Repeat the whole listing exactly.

##### Dataset excerpt #####

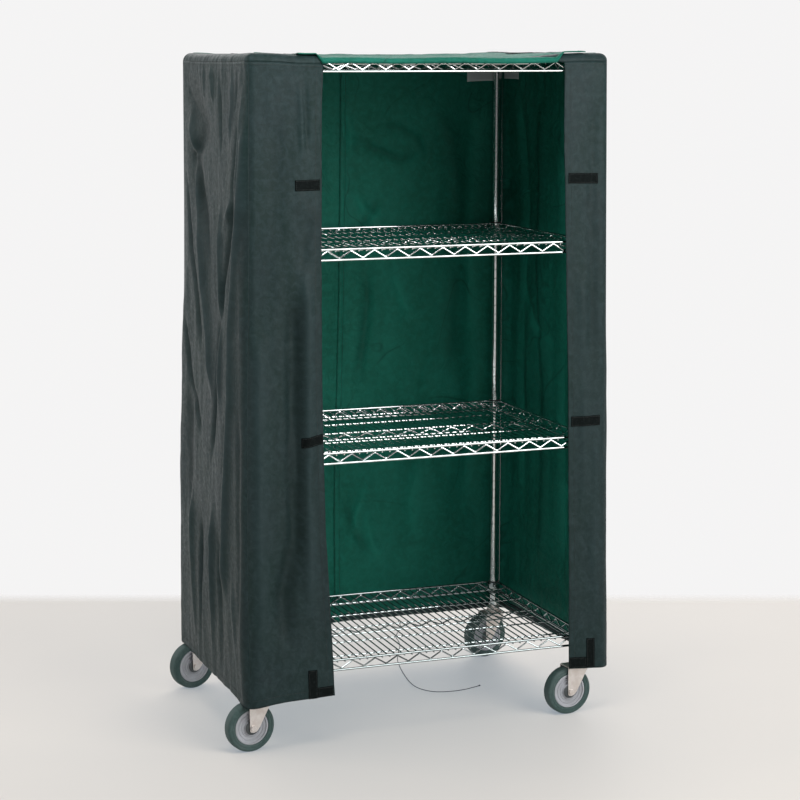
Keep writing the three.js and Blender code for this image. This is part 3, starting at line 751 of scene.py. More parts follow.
# Folds by panel: the path of (s, z) places, how far the cloth stands out along it, and its width. s runs
# along the panel from the first of its two corners in PANELS.
FOLDS = {
    "left_flap": [
        ([(0.046, 1.69), (0.041, 1.6), (0.036, 1.47)], -0.0035, 0.006),
        ([(0.058, 1.69), (0.053, 1.6), (0.048, 1.45)], 0.003, 0.007),
        ([(0.07, 1.18), (0.07, 0.98), (0.08, 0.54), (0.12, 0.4), (0.12, 0.22)], -0.0165, 0.024),
        ([(0.04, 1.25), (0.04, 0.9), (0.045, 0.54), (0.055, 0.3)], 0.01, 0.018),
        ([(0.17, 1.1), (0.17, 0.7), (0.18, 0.45), (0.19, 0.2)], 0.009, 0.026),
        ([(0.03, 1.42), (0.1, 1.36), (0.17, 1.24)], 0.003, 0.02),
        ([(0.02, 1.36), (0.04, 1.3), (0.05, 1.18)], -0.003, 0.012),
        ([(0.02, 0.76), (0.03, 0.7), (0.035, 0.58)], -0.004, 0.01),
        ([(0.13, 1.62), (0.12, 1.4), (0.13, 1.2)], -0.006, 0.03),
        ([(0.04, 0.36), (0.07, 0.35), (0.1, 0.33)], 0.0025, 0.012),
    ],
    "left_side": [
        (
            [(0.56, 1.72), (0.46, 1.6), (0.38, 1.535), (0.46, 1.47), (0.41, 1.38), (0.34, 1.24)],
            -0.011, 0.048,
        ),
        ([(0.57, 1.7), (0.46, 1.6), (0.37, 1.535)], -0.009, 0.013),
        ([(0.37, 1.55), (0.48, 1.47), (0.41, 1.38), (0.34, 1.26), (0.31, 1.16)], -0.0095, 0.014),
        ([(0.53, 1.62), (0.47, 1.47), (0.4, 1.27), (0.37, 1.13), (0.32, 1.02), (0.27, 0.84)], 0.0119, 0.014),
        ([(0.56, 1.44), (0.5, 1.23), (0.44, 1.1), (0.39, 0.95)], -0.0127, 0.013),
        ([(0.22, 1.38), (0.2, 1.03), (0.22, 0.82)], 0.011, 0.013),
        ([(0.02, 1.69), (0.035, 1.575), (0.06, 1.47), (0.11, 1.37), (0.22, 1.26)], 0.0068, 0.013),
        (
            [(0.06, 1.58), (0.13, 1.28), (0.19, 1.13), (0.21, 1.03), (0.24, 0.88), (0.29, 0.68)],
            -0.0127, 0.013,
        ),
        (
            [(0.004, 1.62), (0.032, 1.34), (0.077, 1.15), (0.1, 1.045), (0.095, 0.885), (0.14, 0.67),
             (0.16, 0.505), (0.17, 0.33)],
            0.0145, 0.016,
        ),
        ([(0.575, 1.06), (0.505, 0.88), (0.45, 0.83), (0.37, 0.72)], -0.0127, 0.013),
        ([(0.5, 0.9), (0.51, 0.7), (0.5, 0.48)], -0.011, 0.032),
        ([(0.27, 0.6), (0.285, 0.33), (0.3, 0.18), (0.31, 0.05)], 0.0136, 0.014),
        ([(0.38, 0.56), (0.41, 0.25), (0.43, 0.05)], -0.0136, 0.013),
        ([(0.11, 0.46), (0.08, 0.24), (0.07, 0.05)], 0.0093, 0.016),
        ([(0.22, 0.54), (0.21, 0.28), (0.2, 0.05)], -0.0119, 0.017),
        ([(0.045, 0.9), (0.04, 0.55), (0.05, 0.26)], -0.0068, 0.014),
        ([(0.47, 0.64), (0.48, 0.38), (0.46, 0.12)], 0.0093, 0.016),
        ([(0.13, 1.7), (0.12, 1.6), (0.15, 1.5)], 0.0068, 0.009),
        ([(0.24, 1.7), (0.23, 1.6), (0.21, 1.46)], -0.0076, 0.01),
        ([(0.33, 1.71), (0.31, 1.66), (0.3, 1.6)], 0.0068, 0.009),
        ([(0.45, 1.71), (0.45, 1.67), (0.47, 1.63)], -0.0068, 0.008),
        ([(0.08, 1.71), (0.08, 1.66), (0.1, 1.58)], -0.0051, 0.008),
    ],
    "back": [
        ([(0.477, 1.516), (0.538, 1.469), (0.625, 1.439), (0.695, 1.478)], -0.0085, 0.011),
        ([(0.528, 1.534), (0.616, 1.525), (0.664, 1.498), (0.698, 1.43)], -0.007, 0.011),
        ([(0.455, 1.6), (0.48, 1.516), (0.47, 1.43)], 0.007, 0.012),
        ([(0.49, 1.35), (0.53, 1.29), (0.59, 1.27)], 0.008, 0.012),
        ([(0.568, 1.336), (0.5, 1.25)], -0.008, 0.012),
        ([(0.72, 1.62), (0.77, 1.5), (0.8, 1.35), (0.79, 1.22)], -0.006, 0.02),
        ([(0.52, 1.18), (0.53, 1.05), (0.52, 0.93), (0.505, 0.79)], -0.009, 0.014),
        ([(0.6, 1.15), (0.64, 1.04), (0.7, 0.96)], 0.007, 0.016),
        ([(0.8, 1.18), (0.78, 1.0), (0.8, 0.82)], -0.008, 0.026),
        ([(0.56, 0.56), (0.51, 0.43), (0.49, 0.3)], 0.008, 0.012),
        ([(0.47, 0.52), (0.505, 0.39), (0.57, 0.3)], -0.008, 0.012),
        ([(0.54, 0.47), (0.56, 0.36), (0.61, 0.26)], 0.007, 0.012),
        ([(0.72, 0.64), (0.68, 0.48), (0.7, 0.3)], 0.008, 0.022),
        ([(0.2, 1.16), (0.34, 1.06), (0.42, 0.99)], 0.006, 0.016),
        ([(0.14, 1.6), (0.16, 1.2), (0.13, 0.8), (0.15, 0.4)], 0.007, 0.022),
        ([(0.3, 1.66), (0.34, 1.5), (0.4, 1.38)], 0.006, 0.016),
        ([(0.85, 1.6), (0.83, 1.2), (0.86, 0.8), (0.84, 0.4)], 0.008, 0.024),
        ([(0.1, 0.4), (0.3, 0.24), (0.42, 0.2)], 0.005, 0.016),
    ],
    "right_side": [
        ([(0.1, 1.64), (0.13, 1.3), (0.1, 0.9), (0.12, 0.4)], 0.009, 0.022),
        ([(0.24, 1.62), (0.22, 1.2), (0.26, 0.8), (0.24, 0.3)], -0.009, 0.02),
        ([(0.36, 1.6), (0.38, 1.2), (0.35, 0.8), (0.37, 0.3)], 0.01, 0.024),
        ([(0.5, 1.66), (0.48, 1.1), (0.51, 0.7), (0.5, 0.25)], -0.009, 0.022),
        ([(0.56, 1.6), (0.44, 1.44), (0.3, 1.38)], 0.008, 0.018),
        ([(0.08, 1.12), (0.2, 0.98), (0.34, 0.94)], 0.008, 0.018),
        ([(0.56, 0.7), (0.46, 0.58), (0.3, 0.52)], 0.008, 0.018),
    ],
    "right_flap": [
        ([(0.045, 1.66), (0.05, 1.3), (0.045, 0.9)], -0.004, 0.014),
        ([(0.035, 0.8), (0.045, 0.5), (0.04, 0.22)], 0.005, 0.016),
        ([(0.08, 1.2), (0.07, 0.85), (0.075, 0.5)], 0.004, 0.014),
    ],
}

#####

## [Solution for this exercise]
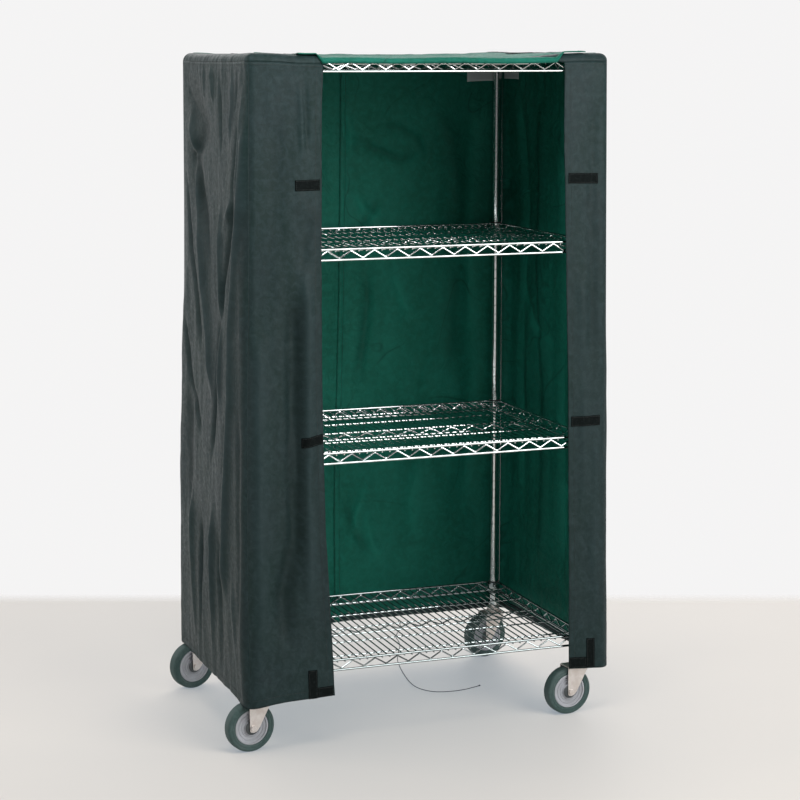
Keep writing the three.js and Blender code for this image. This is part 3, starting at line 751 of scene.py. More parts follow.
# Folds by panel: the path of (s, z) places, how far the cloth stands out along it, and its width. s runs
# along the panel from the first of its two corners in PANELS.
FOLDS = {
    "left_flap": [
        ([(0.046, 1.69), (0.041, 1.6), (0.036, 1.47)], -0.0035, 0.006),
        ([(0.058, 1.69), (0.053, 1.6), (0.048, 1.45)], 0.003, 0.007),
        ([(0.07, 1.18), (0.07, 0.98), (0.08, 0.54), (0.12, 0.4), (0.12, 0.22)], -0.0165, 0.024),
        ([(0.04, 1.25), (0.04, 0.9), (0.045, 0.54), (0.055, 0.3)], 0.01, 0.018),
        ([(0.17, 1.1), (0.17, 0.7), (0.18, 0.45), (0.19, 0.2)], 0.009, 0.026),
        ([(0.03, 1.42), (0.1, 1.36), (0.17, 1.24)], 0.003, 0.02),
        ([(0.02, 1.36), (0.04, 1.3), (0.05, 1.18)], -0.003, 0.012),
        ([(0.02, 0.76), (0.03, 0.7), (0.035, 0.58)], -0.004, 0.01),
        ([(0.13, 1.62), (0.12, 1.4), (0.13, 1.2)], -0.006, 0.03),
        ([(0.04, 0.36), (0.07, 0.35), (0.1, 0.33)], 0.0025, 0.012),
    ],
    "left_side": [
        (
            [(0.56, 1.72), (0.46, 1.6), (0.38, 1.535), (0.46, 1.47), (0.41, 1.38), (0.34, 1.24)],
            -0.011, 0.048,
        ),
        ([(0.57, 1.7), (0.46, 1.6), (0.37, 1.535)], -0.009, 0.013),
        ([(0.37, 1.55), (0.48, 1.47), (0.41, 1.38), (0.34, 1.26), (0.31, 1.16)], -0.0095, 0.014),
        ([(0.53, 1.62), (0.47, 1.47), (0.4, 1.27), (0.37, 1.13), (0.32, 1.02), (0.27, 0.84)], 0.0119, 0.014),
        ([(0.56, 1.44), (0.5, 1.23), (0.44, 1.1), (0.39, 0.95)], -0.0127, 0.013),
        ([(0.22, 1.38), (0.2, 1.03), (0.22, 0.82)], 0.011, 0.013),
        ([(0.02, 1.69), (0.035, 1.575), (0.06, 1.47), (0.11, 1.37), (0.22, 1.26)], 0.0068, 0.013),
        (
            [(0.06, 1.58), (0.13, 1.28), (0.19, 1.13), (0.21, 1.03), (0.24, 0.88), (0.29, 0.68)],
            -0.0127, 0.013,
        ),
        (
            [(0.004, 1.62), (0.032, 1.34), (0.077, 1.15), (0.1, 1.045), (0.095, 0.885), (0.14, 0.67),
             (0.16, 0.505), (0.17, 0.33)],
            0.0145, 0.016,
        ),
        ([(0.575, 1.06), (0.505, 0.88), (0.45, 0.83), (0.37, 0.72)], -0.0127, 0.013),
        ([(0.5, 0.9), (0.51, 0.7), (0.5, 0.48)], -0.011, 0.032),
        ([(0.27, 0.6), (0.285, 0.33), (0.3, 0.18), (0.31, 0.05)], 0.0136, 0.014),
        ([(0.38, 0.56), (0.41, 0.25), (0.43, 0.05)], -0.0136, 0.013),
        ([(0.11, 0.46), (0.08, 0.24), (0.07, 0.05)], 0.0093, 0.016),
        ([(0.22, 0.54), (0.21, 0.28), (0.2, 0.05)], -0.0119, 0.017),
        ([(0.045, 0.9), (0.04, 0.55), (0.05, 0.26)], -0.0068, 0.014),
        ([(0.47, 0.64), (0.48, 0.38), (0.46, 0.12)], 0.0093, 0.016),
        ([(0.13, 1.7), (0.12, 1.6), (0.15, 1.5)], 0.0068, 0.009),
        ([(0.24, 1.7), (0.23, 1.6), (0.21, 1.46)], -0.0076, 0.01),
        ([(0.33, 1.71), (0.31, 1.66), (0.3, 1.6)], 0.0068, 0.009),
        ([(0.45, 1.71), (0.45, 1.67), (0.47, 1.63)], -0.0068, 0.008),
        ([(0.08, 1.71), (0.08, 1.66), (0.1, 1.58)], -0.0051, 0.008),
    ],
    "back": [
        ([(0.477, 1.516), (0.538, 1.469), (0.625, 1.439), (0.695, 1.478)], -0.0085, 0.011),
        ([(0.528, 1.534), (0.616, 1.525), (0.664, 1.498), (0.698, 1.43)], -0.007, 0.011),
        ([(0.455, 1.6), (0.48, 1.516), (0.47, 1.43)], 0.007, 0.012),
        ([(0.49, 1.35), (0.53, 1.29), (0.59, 1.27)], 0.008, 0.012),
        ([(0.568, 1.336), (0.5, 1.25)], -0.008, 0.012),
        ([(0.72, 1.62), (0.77, 1.5), (0.8, 1.35), (0.79, 1.22)], -0.006, 0.02),
        ([(0.52, 1.18), (0.53, 1.05), (0.52, 0.93), (0.505, 0.79)], -0.009, 0.014),
        ([(0.6, 1.15), (0.64, 1.04), (0.7, 0.96)], 0.007, 0.016),
        ([(0.8, 1.18), (0.78, 1.0), (0.8, 0.82)], -0.008, 0.026),
        ([(0.56, 0.56), (0.51, 0.43), (0.49, 0.3)], 0.008, 0.012),
        ([(0.47, 0.52), (0.505, 0.39), (0.57, 0.3)], -0.008, 0.012),
        ([(0.54, 0.47), (0.56, 0.36), (0.61, 0.26)], 0.007, 0.012),
        ([(0.72, 0.64), (0.68, 0.48), (0.7, 0.3)], 0.008, 0.022),
        ([(0.2, 1.16), (0.34, 1.06), (0.42, 0.99)], 0.006, 0.016),
        ([(0.14, 1.6), (0.16, 1.2), (0.13, 0.8), (0.15, 0.4)], 0.007, 0.022),
        ([(0.3, 1.66), (0.34, 1.5), (0.4, 1.38)], 0.006, 0.016),
        ([(0.85, 1.6), (0.83, 1.2), (0.86, 0.8), (0.84, 0.4)], 0.008, 0.024),
        ([(0.1, 0.4), (0.3, 0.24), (0.42, 0.2)], 0.005, 0.016),
    ],
    "right_side": [
        ([(0.1, 1.64), (0.13, 1.3), (0.1, 0.9), (0.12, 0.4)], 0.009, 0.022),
        ([(0.24, 1.62), (0.22, 1.2), (0.26, 0.8), (0.24, 0.3)], -0.009, 0.02),
        ([(0.36, 1.6), (0.38, 1.2), (0.35, 0.8), (0.37, 0.3)], 0.01, 0.024),
        ([(0.5, 1.66), (0.48, 1.1), (0.51, 0.7), (0.5, 0.25)], -0.009, 0.022),
        ([(0.56, 1.6), (0.44, 1.44), (0.3, 1.38)], 0.008, 0.018),
        ([(0.08, 1.12), (0.2, 0.98), (0.34, 0.94)], 0.008, 0.018),
        ([(0.56, 0.7), (0.46, 0.58), (0.3, 0.52)], 0.008, 0.018),
    ],
    "right_flap": [
        ([(0.045, 1.66), (0.05, 1.3), (0.045, 0.9)], -0.004, 0.014),
        ([(0.035, 0.8), (0.045, 0.5), (0.04, 0.22)], 0.005, 0.016),
        ([(0.08, 1.2), (0.07, 0.85), (0.075, 0.5)], 0.004, 0.014),
    ],
}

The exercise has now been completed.